─── PROVIDED MATERIAL ───
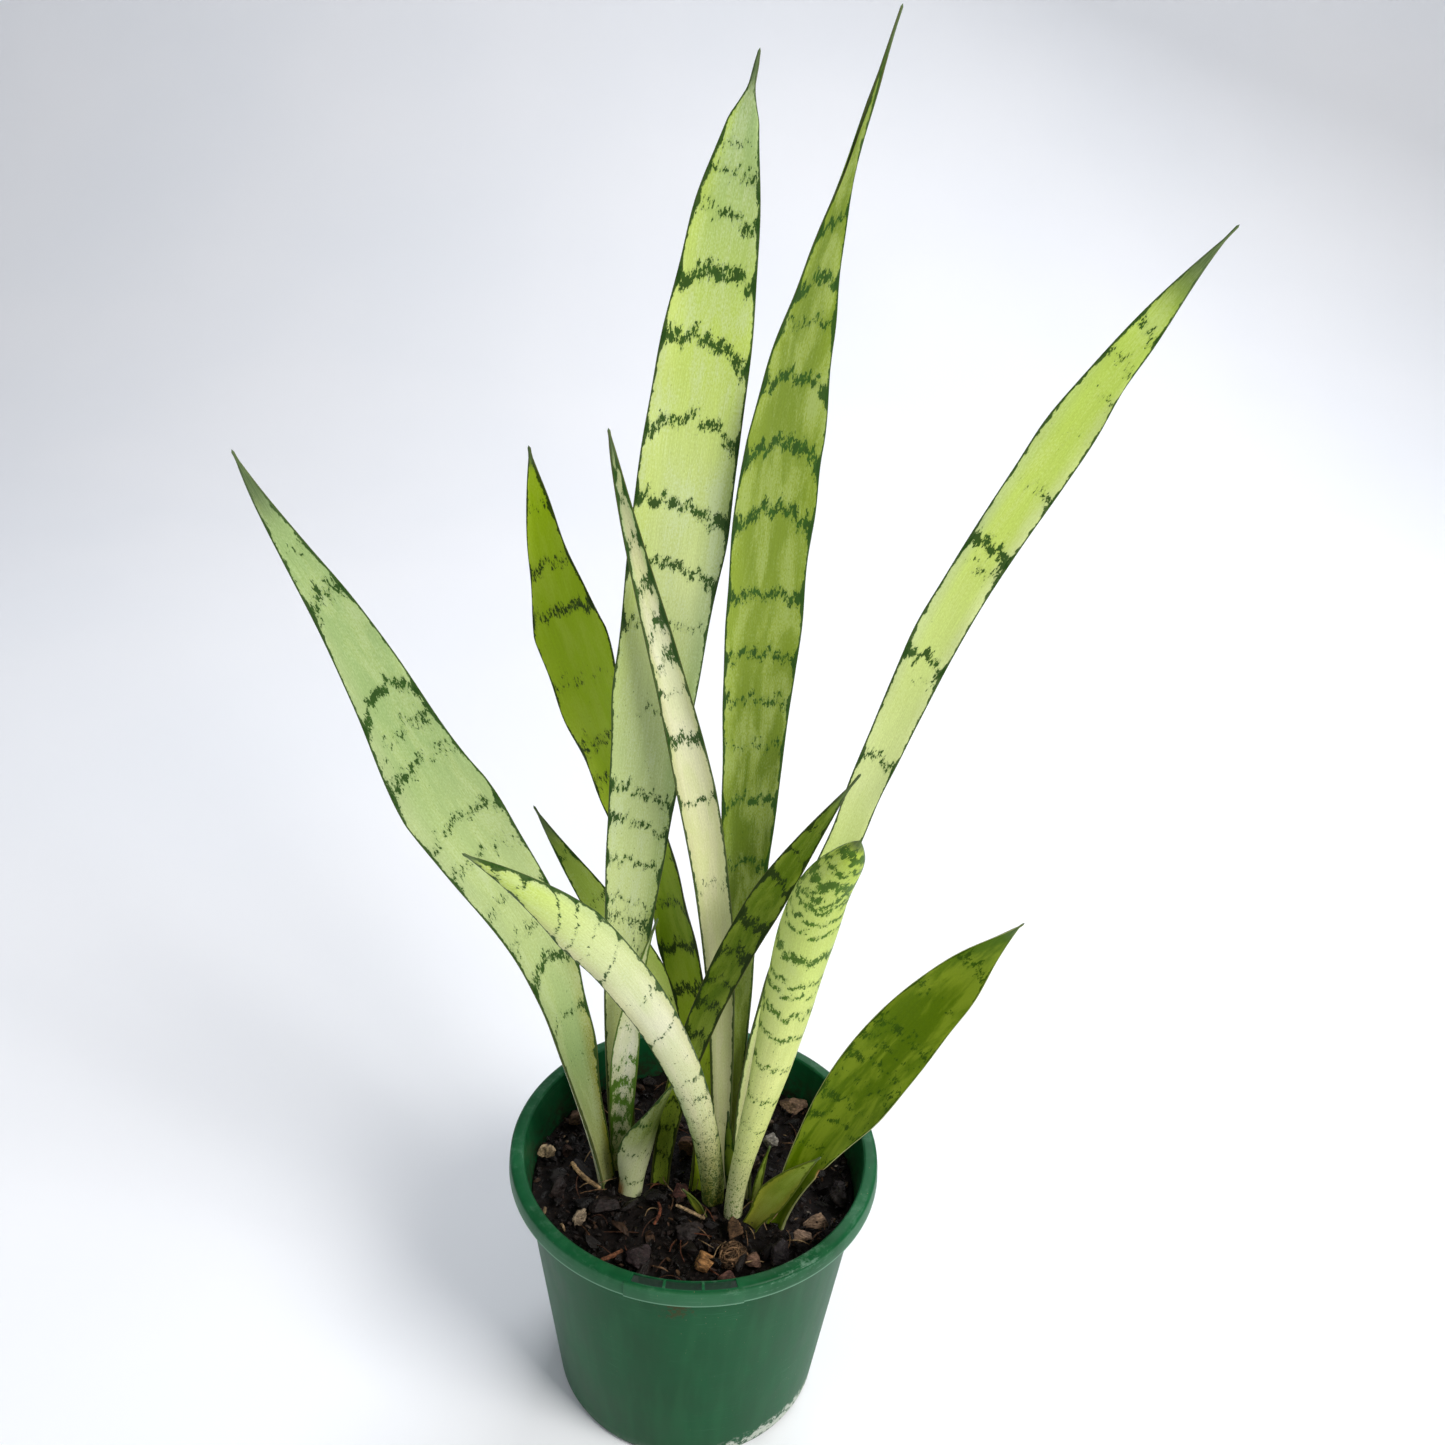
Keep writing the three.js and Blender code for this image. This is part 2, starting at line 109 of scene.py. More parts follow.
def along(values, s):
    """Evenly spaced values read at a share s of the way, as one smooth curve."""
    last = len(values) - 1
    total = np.zeros_like(np.asarray(s, float))
    for i, value in enumerate(values):
        weight = np.ones_like(total)
        for j in range(last + 1):
            if j != i:
                weight = weight * (s - j / last) / ((i - j) / last)
        total = total + value * weight
    return total


def rough(points, size, seed, octaves=3):
    """Fractal noise from about -1 to 1 at each point; size is its scale in millimetres."""
    found = np.empty(len(points))
    for i, p in enumerate(points):
        at = Vector((p[0] / size + seed, p[1] / size - seed, p[2] / size + 0.5 * seed))
        found[i] = noise.fractal(at, 0.9, 2.1, octaves)
    return found


def make_mesh(name, points, faces, smooth=True):
    """A mesh object from points in millimetres."""
    mesh = bpy.data.meshes.new(name)
    mesh.from_pydata((np.asarray(points) * MM).tolist(), [], faces)
    mesh.validate()
    mesh.update()
    mesh.polygons.foreach_set("use_smooth", [smooth] * len(mesh.polygons))
    piece = bpy.data.objects.new(name, mesh)
    bpy.context.scene.collection.objects.link(piece)
    return piece


def give(piece, name, vectors):
    """Stores one vector for each point of a mesh, for its material to read."""
    layer = piece.data.attributes.new(name, "FLOAT_VECTOR", "POINT")
    layer.data.foreach_set("vector", np.asarray(vectors, np.float32).ravel())


def settle(piece, slot, material, *nodes):
    """Finishes a piece: its material, its place on the body and what it stands for; slot is not used."""
    piece.data.materials.clear()
    piece.data.materials.append(material)
    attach(piece, "root")
    if nodes:
        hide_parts(*nodes)


def tube_faces(rows, sides):
    """Quads of a closed tube of rows rings, with a point for each end after the rings."""
    faces = []
    for i in range(rows - 1):
        for k in range(sides):
            n = (k + 1) % sides
            faces.append((i * sides + k, i * sides + n, (i + 1) * sides + n, (i + 1) * sides + k))
    start = rows * sides
    top = (rows - 1) * sides
    for k in range(sides):
        n = (k + 1) % sides
        faces.append((start, n, k))
        faces.append((start + 1, top + k, top + n))
    return faces


# ---------------------------------------------------------------- material graphs


class Graph:
    """A material's nodes, added one at a time."""

    def __init__(self, name):
        self.material = bpy.data.materials.new(name)
        self.material.use_nodes = True
        self.tree = self.material.node_tree
        self.tree.nodes.clear()
        self.shader = self.tree.nodes.new("ShaderNodeBsdfPrincipled")
        output = self.tree.nodes.new("ShaderNodeOutputMaterial")
        self.tree.links.new(self.shader.outputs["BSDF"], output.inputs["Surface"])

    def put(self, socket, source):
        if isinstance(source, bpy.types.NodeSocket):
            self.tree.links.new(source, socket)
        else:
            socket.default_value = source

    def set(self, name, source):
        self.put(self.shader.inputs[name], source)

    def attribute(self, name):
        node = self.tree.nodes.new("ShaderNodeAttribute")
        node.attribute_name = name
        return node.outputs["Vector"]

    def place(self):
        """Where a point is on the object, in metres."""
        return self.tree.nodes.new("ShaderNodeTexCoord").outputs["Object"]

    def parts(self, vector):
        node = self.tree.nodes.new("ShaderNodeSeparateXYZ")
        self.put(node.inputs[0], vector)
        return node.outputs[0], node.outputs[1], node.outputs[2]

    def times(self, vector, factors):
        node = self.tree.nodes.new("ShaderNodeVectorMath")
        node.operation = "MULTIPLY"
        self.put(node.inputs[0], vector)
        node.inputs[1].default_value = factors
        return node.outputs[0]

    def math(self, operation, a, b=0.0, c=0.0):
        node = self.tree.nodes.new("ShaderNodeMath")
        node.operation = operation
        for socket, source in zip(node.inputs, (a, b, c)):
            self.put(socket, source)
        return node.outputs[0]

    def multiply(self, a, b):
        return self.math("MULTIPLY", a, b)

    def add(self, a, b):
        return self.math("ADD", a, b)

    def subtract(self, a, b):
        return self.math("SUBTRACT", a, b)

    def noise(self, vector, scale=1.0, detail=2.0, roughness=0.5, distortion=0.0):
        node = self.tree.nodes.new("ShaderNodeTexNoise")
        self.put(node.inputs["Vector"], vector)
        node.inputs["Scale"].default_value = scale
        node.inputs["Detail"].default_value = detail
        node.inputs["Roughness"].default_value = roughness
        node.inputs["Distortion"].default_value = distortion
        return node.outputs[0]

    def cells(self, vector, scale=1.0):
        node = self.tree.nodes.new("ShaderNodeTexVoronoi")
        self.put(node.inputs["Vector"], vector)
        node.inputs["Scale"].default_value = scale
        return node.outputs["Distance"]

    def span(self, value, low, high, start=0.0, end=1.0):
        """Eases value from low..high to start..end, and holds it at both ends."""
        node = self.tree.nodes.new("ShaderNodeMapRange")
        node.interpolation_type = "SMOOTHSTEP"
        self.put(node.inputs["Value"], value)
        for name, number in (("From Min", low), ("From Max", high), ("To Min", start), ("To Max", end)):
            node.inputs[name].default_value = number
        return node.outputs[0]

    def mix(self, factor, a, b, blend="MIX"):
        node = self.tree.nodes.new("ShaderNodeMix")
        node.data_type = "RGBA"
        node.blend_type = blend
        self.put(node.inputs[0], factor)
        self.put(node.inputs[6], a)
        self.put(node.inputs[7], b)
        return node.outputs[2]

    def shade(self, colour, amount):
        """A colour made lighter or darker by a factor."""
        node = self.tree.nodes.new("ShaderNodeVectorMath")
        node.operation = "SCALE"
        self.put(node.inputs[0], colour)
        self.put(node.inputs["Scale"], amount)
        return node.outputs[0]

    def bump(self, height, distance, strength=1.0):
        node = self.tree.nodes.new("ShaderNodeBump")
        node.inputs["Distance"].default_value = distance * MM
        node.inputs["Strength"].default_value = strength
        self.put(node.inputs["Height"], height)
        self.set("Normal", node.outputs[0])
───
=== EXERCISE REQUIREMENTS ===
Each line of the material above needs to be quoted exactly, please.

=== FINAL ANSWER ===
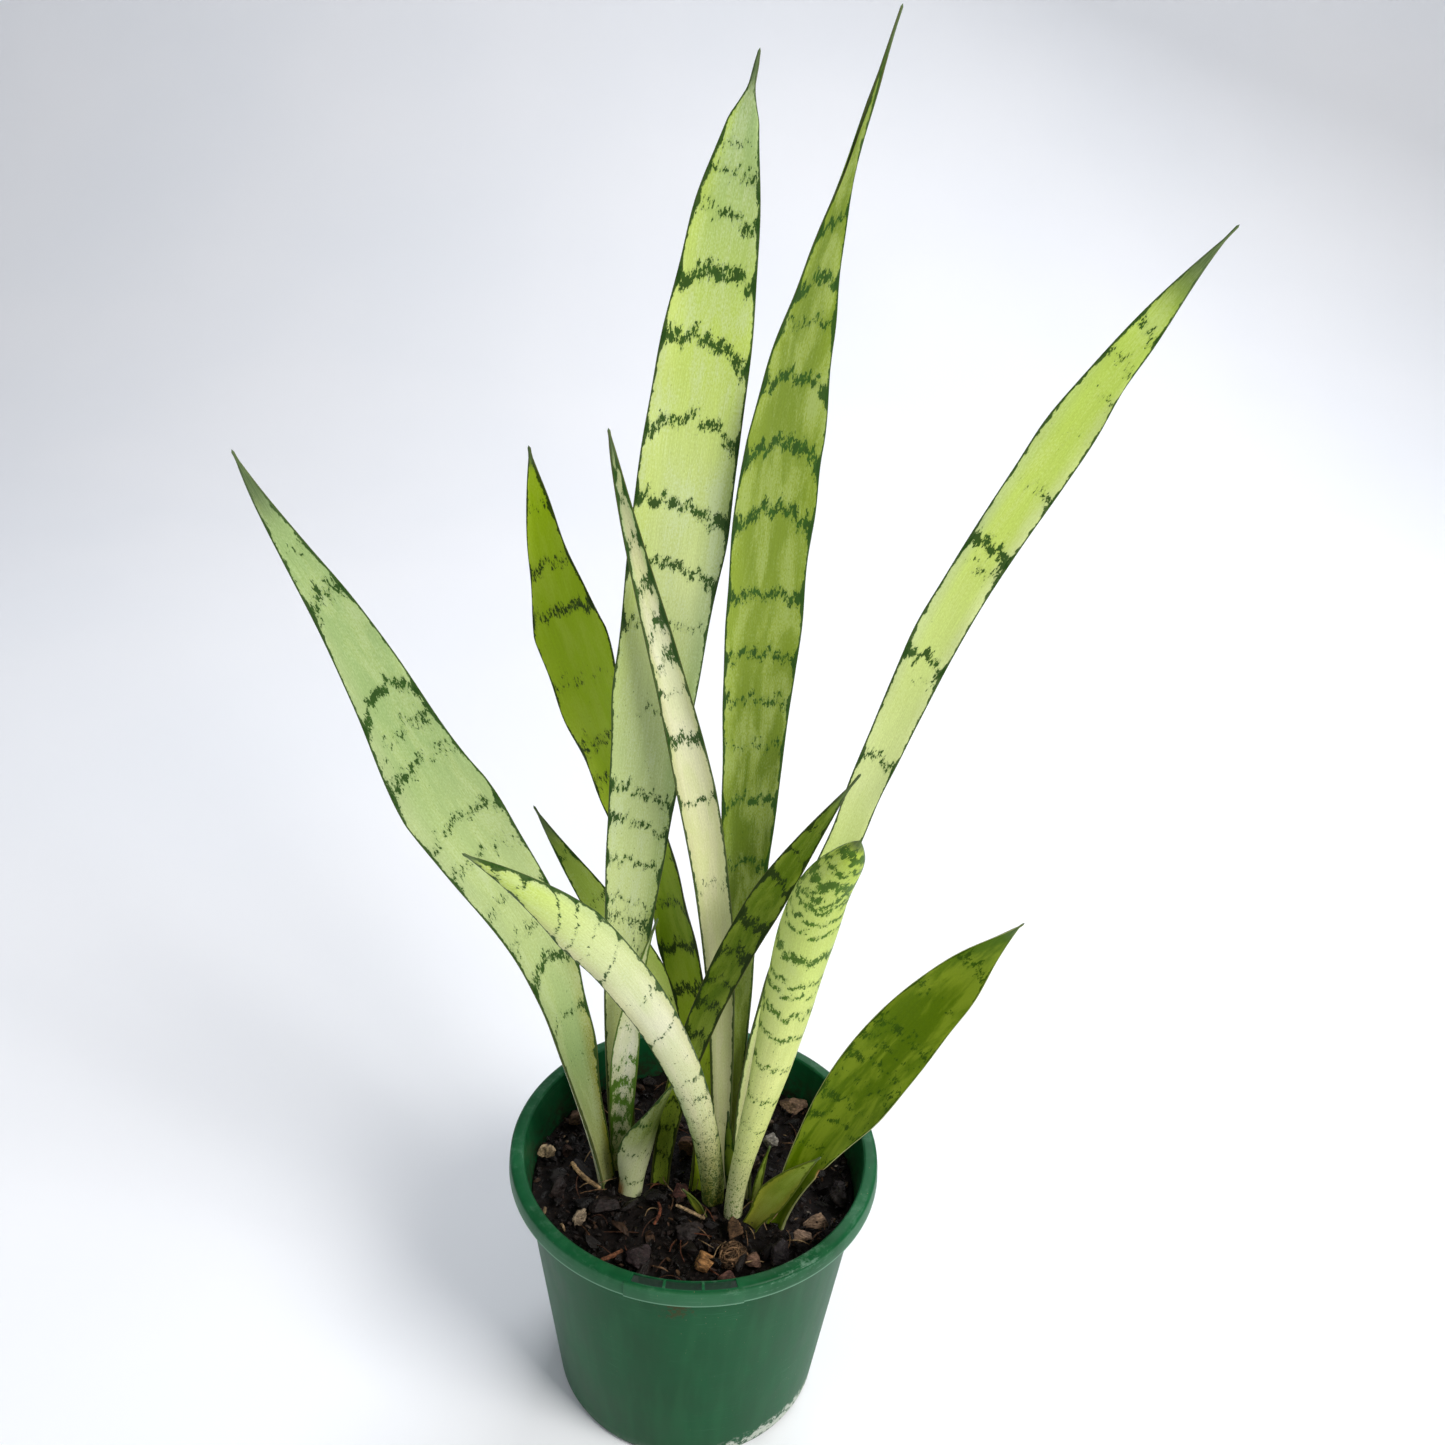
Keep writing the three.js and Blender code for this image. This is part 2, starting at line 109 of scene.py. More parts follow.
def along(values, s):
    """Evenly spaced values read at a share s of the way, as one smooth curve."""
    last = len(values) - 1
    total = np.zeros_like(np.asarray(s, float))
    for i, value in enumerate(values):
        weight = np.ones_like(total)
        for j in range(last + 1):
            if j != i:
                weight = weight * (s - j / last) / ((i - j) / last)
        total = total + value * weight
    return total


def rough(points, size, seed, octaves=3):
    """Fractal noise from about -1 to 1 at each point; size is its scale in millimetres."""
    found = np.empty(len(points))
    for i, p in enumerate(points):
        at = Vector((p[0] / size + seed, p[1] / size - seed, p[2] / size + 0.5 * seed))
        found[i] = noise.fractal(at, 0.9, 2.1, octaves)
    return found


def make_mesh(name, points, faces, smooth=True):
    """A mesh object from points in millimetres."""
    mesh = bpy.data.meshes.new(name)
    mesh.from_pydata((np.asarray(points) * MM).tolist(), [], faces)
    mesh.validate()
    mesh.update()
    mesh.polygons.foreach_set("use_smooth", [smooth] * len(mesh.polygons))
    piece = bpy.data.objects.new(name, mesh)
    bpy.context.scene.collection.objects.link(piece)
    return piece


def give(piece, name, vectors):
    """Stores one vector for each point of a mesh, for its material to read."""
    layer = piece.data.attributes.new(name, "FLOAT_VECTOR", "POINT")
    layer.data.foreach_set("vector", np.asarray(vectors, np.float32).ravel())


def settle(piece, slot, material, *nodes):
    """Finishes a piece: its material, its place on the body and what it stands for; slot is not used."""
    piece.data.materials.clear()
    piece.data.materials.append(material)
    attach(piece, "root")
    if nodes:
        hide_parts(*nodes)


def tube_faces(rows, sides):
    """Quads of a closed tube of rows rings, with a point for each end after the rings."""
    faces = []
    for i in range(rows - 1):
        for k in range(sides):
            n = (k + 1) % sides
            faces.append((i * sides + k, i * sides + n, (i + 1) * sides + n, (i + 1) * sides + k))
    start = rows * sides
    top = (rows - 1) * sides
    for k in range(sides):
        n = (k + 1) % sides
        faces.append((start, n, k))
        faces.append((start + 1, top + k, top + n))
    return faces


# ---------------------------------------------------------------- material graphs


class Graph:
    """A material's nodes, added one at a time."""

    def __init__(self, name):
        self.material = bpy.data.materials.new(name)
        self.material.use_nodes = True
        self.tree = self.material.node_tree
        self.tree.nodes.clear()
        self.shader = self.tree.nodes.new("ShaderNodeBsdfPrincipled")
        output = self.tree.nodes.new("ShaderNodeOutputMaterial")
        self.tree.links.new(self.shader.outputs["BSDF"], output.inputs["Surface"])

    def put(self, socket, source):
        if isinstance(source, bpy.types.NodeSocket):
            self.tree.links.new(source, socket)
        else:
            socket.default_value = source

    def set(self, name, source):
        self.put(self.shader.inputs[name], source)

    def attribute(self, name):
        node = self.tree.nodes.new("ShaderNodeAttribute")
        node.attribute_name = name
        return node.outputs["Vector"]

    def place(self):
        """Where a point is on the object, in metres."""
        return self.tree.nodes.new("ShaderNodeTexCoord").outputs["Object"]

    def parts(self, vector):
        node = self.tree.nodes.new("ShaderNodeSeparateXYZ")
        self.put(node.inputs[0], vector)
        return node.outputs[0], node.outputs[1], node.outputs[2]

    def times(self, vector, factors):
        node = self.tree.nodes.new("ShaderNodeVectorMath")
        node.operation = "MULTIPLY"
        self.put(node.inputs[0], vector)
        node.inputs[1].default_value = factors
        return node.outputs[0]

    def math(self, operation, a, b=0.0, c=0.0):
        node = self.tree.nodes.new("ShaderNodeMath")
        node.operation = operation
        for socket, source in zip(node.inputs, (a, b, c)):
            self.put(socket, source)
        return node.outputs[0]

    def multiply(self, a, b):
        return self.math("MULTIPLY", a, b)

    def add(self, a, b):
        return self.math("ADD", a, b)

    def subtract(self, a, b):
        return self.math("SUBTRACT", a, b)

    def noise(self, vector, scale=1.0, detail=2.0, roughness=0.5, distortion=0.0):
        node = self.tree.nodes.new("ShaderNodeTexNoise")
        self.put(node.inputs["Vector"], vector)
        node.inputs["Scale"].default_value = scale
        node.inputs["Detail"].default_value = detail
        node.inputs["Roughness"].default_value = roughness
        node.inputs["Distortion"].default_value = distortion
        return node.outputs[0]

    def cells(self, vector, scale=1.0):
        node = self.tree.nodes.new("ShaderNodeTexVoronoi")
        self.put(node.inputs["Vector"], vector)
        node.inputs["Scale"].default_value = scale
        return node.outputs["Distance"]

    def span(self, value, low, high, start=0.0, end=1.0):
        """Eases value from low..high to start..end, and holds it at both ends."""
        node = self.tree.nodes.new("ShaderNodeMapRange")
        node.interpolation_type = "SMOOTHSTEP"
        self.put(node.inputs["Value"], value)
        for name, number in (("From Min", low), ("From Max", high), ("To Min", start), ("To Max", end)):
            node.inputs[name].default_value = number
        return node.outputs[0]

    def mix(self, factor, a, b, blend="MIX"):
        node = self.tree.nodes.new("ShaderNodeMix")
        node.data_type = "RGBA"
        node.blend_type = blend
        self.put(node.inputs[0], factor)
        self.put(node.inputs[6], a)
        self.put(node.inputs[7], b)
        return node.outputs[2]

    def shade(self, colour, amount):
        """A colour made lighter or darker by a factor."""
        node = self.tree.nodes.new("ShaderNodeVectorMath")
        node.operation = "SCALE"
        self.put(node.inputs[0], colour)
        self.put(node.inputs["Scale"], amount)
        return node.outputs[0]

    def bump(self, height, distance, strength=1.0):
        node = self.tree.nodes.new("ShaderNodeBump")
        node.inputs["Distance"].default_value = distance * MM
        node.inputs["Strength"].default_value = strength
        self.put(node.inputs["Height"], height)
        self.set("Normal", node.outputs[0])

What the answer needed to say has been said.